Still, many in East Palestine have complained of dizziness, shortness of breath and sore throats. On social media, residents have posted videos saying the town of about 5,000 is blanketed in reeking fumes that make their noses run and their eyes water.
One woman posted videos of her chickens, which she says dropped dead after the chemical release. Another posted images of his sick and dead foxes, which he kept in the nature preserve he runs.
Videos taken at area streams and creeks showed scores of dead fish and belly-up frogs.
Maura Todd and her husband, Philip, did not wait for the chemicals to be released. They took their 6-year-old son and three dogs and fled as soon as their phones erupted with alerts from the town that vinyl chloride was going to be released to stave off an explosion, she said.
"On Sunday night (Feb. 5), after the alarms went off on our phones, we decided to stay away and not come back," Maura Todd tells Inside Edition Digital. "That's our whole life. That's our home. We lost everything."
In preceding days, Todd said her family felt sick. "We thought we were coming down with something," she says. Their eyes were red, their noses were red and inflamed and they had hacking, dry coughs, she says.

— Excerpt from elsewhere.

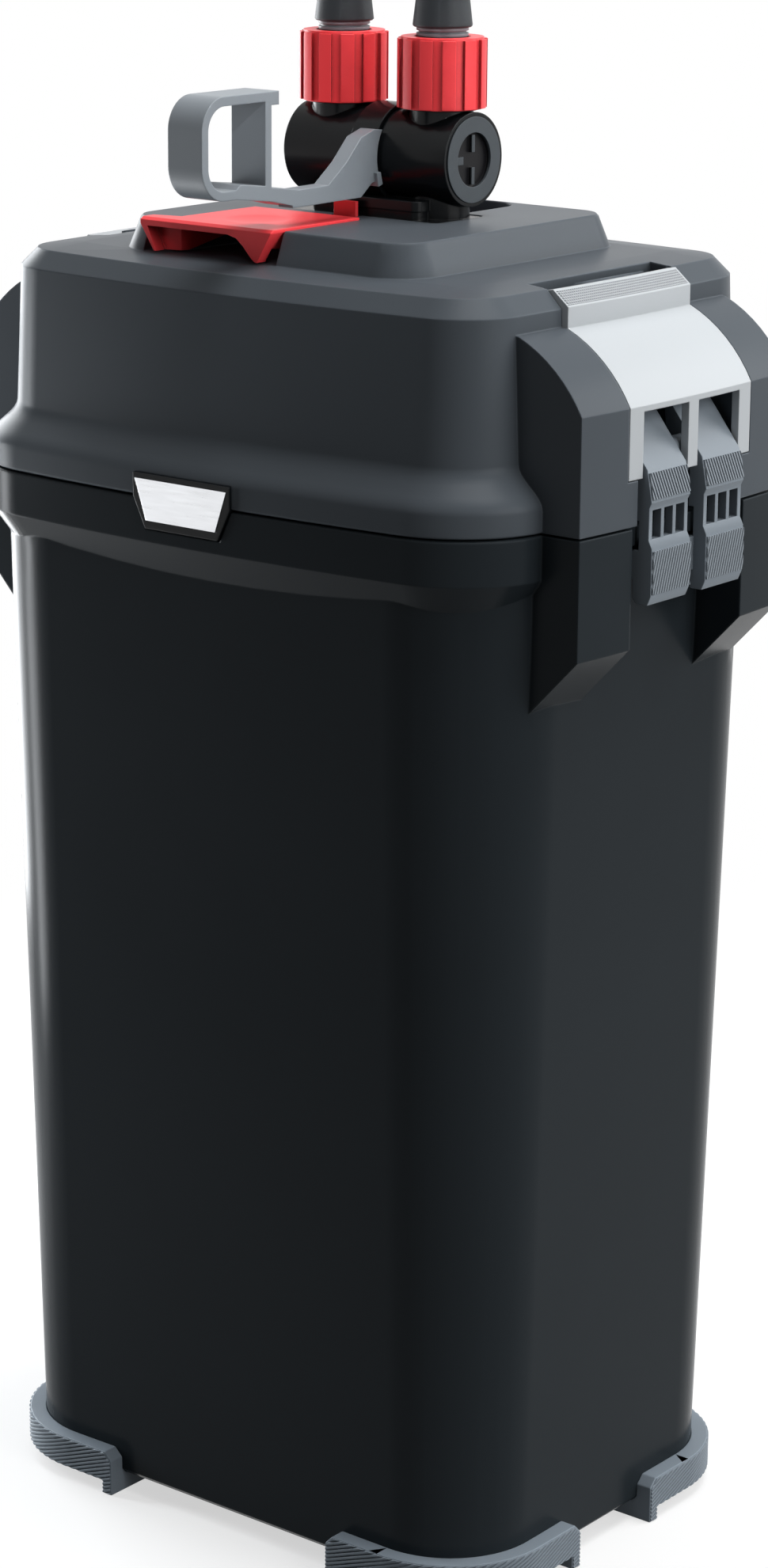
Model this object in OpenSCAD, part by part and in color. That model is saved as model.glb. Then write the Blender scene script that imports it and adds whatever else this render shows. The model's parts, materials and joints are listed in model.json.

Then her son started throwing up. "It was dry retching," the mother says. "He couldn't even keep water down." The regurgitations were wrenching to watch, and they didn't stop, Todd says.
Still, the mother didn't immediately equate her son's distress with the train derailment. "It was me not realizing that about a mile from my home, there's this toxic cocktail that's on fire," she says. That night was when her cellphone blew up with the evacuation orders.
"We got out of there in about 15 to 20 minutes," she says. The parents grabbed some clothes, important papers, herded their trio of miniature schnauzers into their vehicle and ensconced their sick son in blankets and pillows. As they headed south, the stench was horrible, she said.
"It smelled like burning tires and nail polish remover, every nasty smell you can think of," the mother says. "And this was before the chemical release."
The fumes made her son vomit all over again, she said. The family is now staying with her parents near Lexington, Kentucky, she says. The Todds had just moved to Ohio in August.
"We hand-picked East Palestine to be our home," she said. "They have a wonderful library, a public pool, the school district is wonderful."
She and her husband would often marvel at how great the town was, and how nice its people were. "We were happy. We were safe. Now all of that has been violently ripped away from us," she says.
Yet, her family will start over. Just not in East Palestine. They had previously lived in Kentucky, and on Wednesday, her husband got his old job back in records management at a storage facility. She hopes they might be able to sell their Ohio house, but she's not counting on it.
She's also not counting on retrieving anything from her now-abandoned home.
"I don't know if anything that is in my house is safe," she said. "And even if they said it was safe, I wouldn't believe it."
On Monday, the EPA said it had not detected any concerning levels of toxins during air testing.
On Tuesday, Norfolk Southern said it had provided more than $1.2 million in reimbursements and cash advances to families to help cover evacuation costs for lodging, travel, food and clothing.
The company is working with environmental agencies to decontaminate the area, it said. State officials said there did not appear to be groundwater contamination in troubling amounts.
"We will continue to remediate the site, including the removal of soil, to reach or exceed regulatory standards. Soil taken from the site is moved to a separate site for testing before being safely disposed of," the rail company said in a statement this week.
But the EPA also said a clean-up plan submitted by the rail company listed other hazardous chemicals not previously known about. Those added chemicals include phosgene, a poisonous gas that was previously used as a chemical weapon in World War I.
The Ohio Environmental Protection Agency said a plume of contaminants including butyl acrylate had formed on the Ohio River after the derailment, and was slowly nearing West Virginia. It was expected to dissipate into unharmful levels, the agency said.